Blues. Rock. Indie. Metal. Country. Fusion.

The TS9 has probably appeared on records you love without you even realising it.

More details HERE.




Ibanez Tube Screamer TS808

The Sacred Green Box

Now we enter holy territory.

The Ibanez Tube Screamer TS808 is the recreation of the original 1980s Tube Screamer circuit — the pedal many players still consider the definitive overdrive sound. And yes… people become deeply emotional about these things.

The TS808 has a slightly smoother, warmer and softer response compared to the TS9, with a beautifully rounded character that feels astonishingly musical through a good valve amp.

This is the sound of:

  • Vintage blues lead guitar
  • Singing sustain
  • Dynamic touch response
  • Creamy edge-of-breakup tones
  • Smooth harmonic saturation

The TS808 doesn’t overwhelm your amp.

It coaxes it into greatness. And that subtle distinction is why players obsess over it decades later.

Through a Fender-style clean amp, the TS808 becomes rich and expressive. Through a cranked Marshall-style setup, it tightens and focuses beautifully. In front of modern high-gain amps, it creates some of the tightest metal rhythm tones ever recorded.

Which is hilarious considering it was originally designed for blues players.

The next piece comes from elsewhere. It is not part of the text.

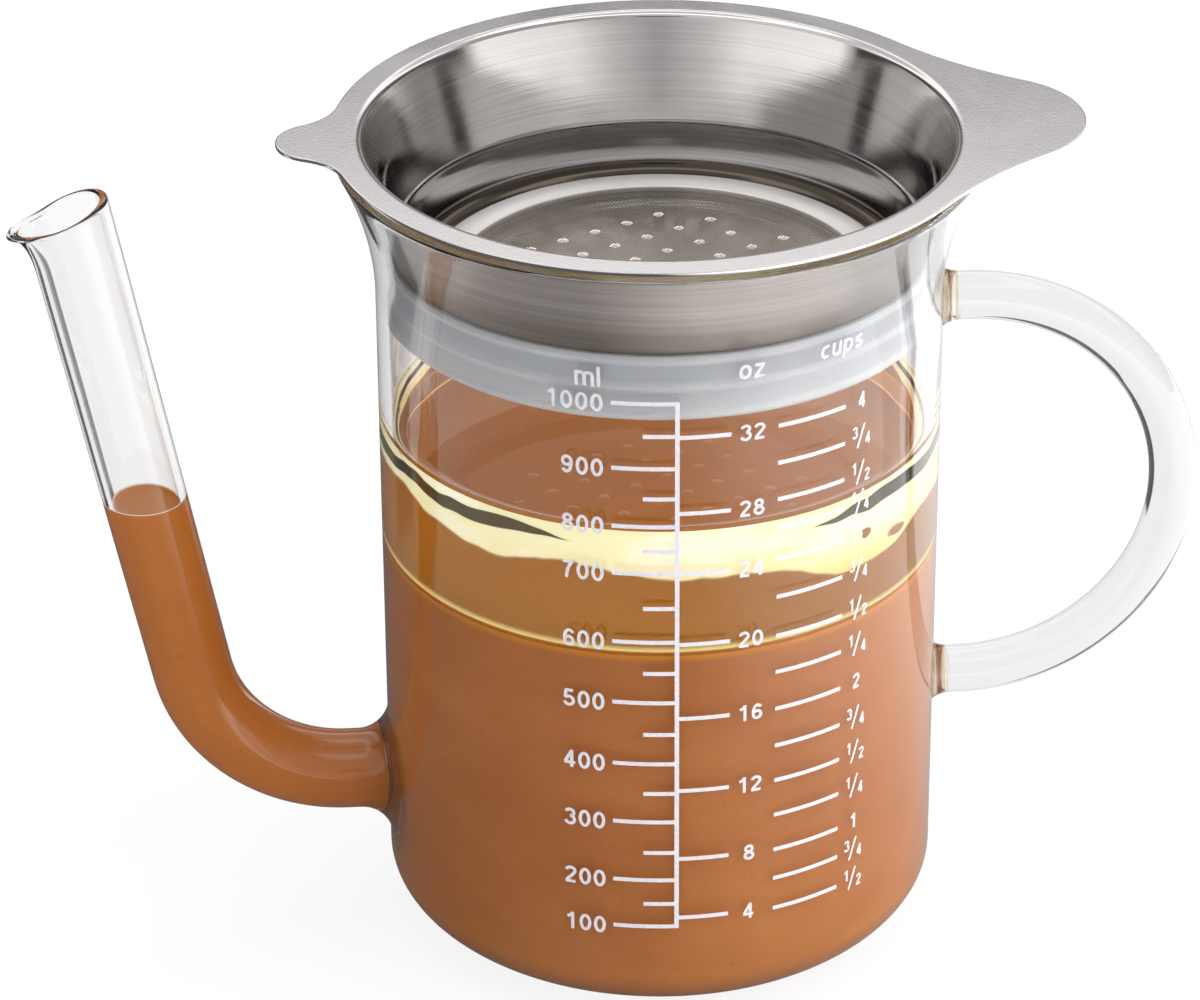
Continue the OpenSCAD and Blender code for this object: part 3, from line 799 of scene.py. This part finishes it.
def make_scale():
    line = 0.42  # half the width of a stroke
    x_line, x_major, x_half = arc_mm(3.45), arc_mm(-9.37), arc_mm(-3.24)
    x_oz, x_cup0, x_cup1 = arc_mm(14.03), arc_mm(23.7), arc_mm(39.2)
    bm = bmesh.new()

    def tick(x0, x1, z):
        bar(bm, x0, x1, z - line, z + line)

    bar(bm, x_line - line, x_line + line, 23.34 - line, 134.68 + line)
    majors = (134.68, 121.48, 109.55, 99.78, 85.35, 72.44, 59.24, 46.53, 33.67, 23.34)
    for value, z in zip(range(1000, 0, -100), majors):
        tick(x_major, x_line, z)
        figures(bm, str(value), arc_mm(-10.9), z - 0.25, 3.7, "RIGHT", broad=1.18)
    for z in (128.07, 115.29, 104.43, 92.5, 78.72, 65.61, 52.77, 39.76, 28.38):
        tick(x_half, x_line, z)
    ounces = (127.8, 112.24, 99.67, 84.82, 68.99, 53.34, 38.34, 25.26)
    for value, z in zip(range(32, 0, -4), ounces):
        tick(x_line, x_oz, z)
        figures(bm, str(value), arc_mm(18.36), z - 0.1, 3.35, broad=1.22)
    cups = (128.0, 120.4, 112.9, 106.85, 100.4, 92.5, 84.25, 76.5, 68.6, 60.6, 53.0, 45.4, 37.7, 31.3, 24.6)
    for value, z in zip("4 3/4 1/2 1/4 3 3/4 1/2 1/4 2 3/4 1/2 1/4 1 3/4 1/2".split(), cups):
        tick(x_cup0, x_cup1, z)
        if "/" in value:
            figures(bm, value[0], arc_mm(41.9), z + 1.25, 2.5)
            figures(bm, "/", arc_mm(43.9), z + 0.2, 4.4, thick=0.11)
            figures(bm, value[2], arc_mm(45.5), z - 0.75, 2.5)
        else:
            figures(bm, value, arc_mm(43.6), z + 0.1, 3.2)
    words = (("ml", -13.9, 139.9, 4.3), ("oz", 17.9, 140.9, 4.3), ("cups", 37.6, 141.5, 4.1))
    for word, turn, z, high in words:
        figures(bm, word, arc_mm(turn), z, high, thick=0.15)
    # Split long faces so that they follow the wall, then give the print its body
    bmesh.ops.triangulate(bm, faces=bm.faces)
    bmesh.ops.subdivide_edges(bm, edges=[e for e in bm.edges if e.calc_length() > 1.6], cuts=1)
    bmesh.ops.triangulate(bm, faces=bm.faces)
    bmesh.ops.remove_doubles(bm, verts=bm.verts, dist=0.001)
    wrap(bm)
    piece("printed_scale", bm, "jug", PRINT)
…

That accidental versatility is part of Tube Screamer lore now.

More details HERE.




Why the Tube Screamer Still?

The guitar world changes constantly.

New boutique pedals appear every week promising revolutionary overdrive tones and “amp-like response” with increasingly dramatic marketing language. And yet the Tube Screamer remains.

Because it got something fundamentally right.

It enhances rather than overwhelms. It flatters rather than disguises. It makes players sound more expressive instead of burying everything under excessive gain.


Because sometimes guitar history becomes guitar mythology for a reason.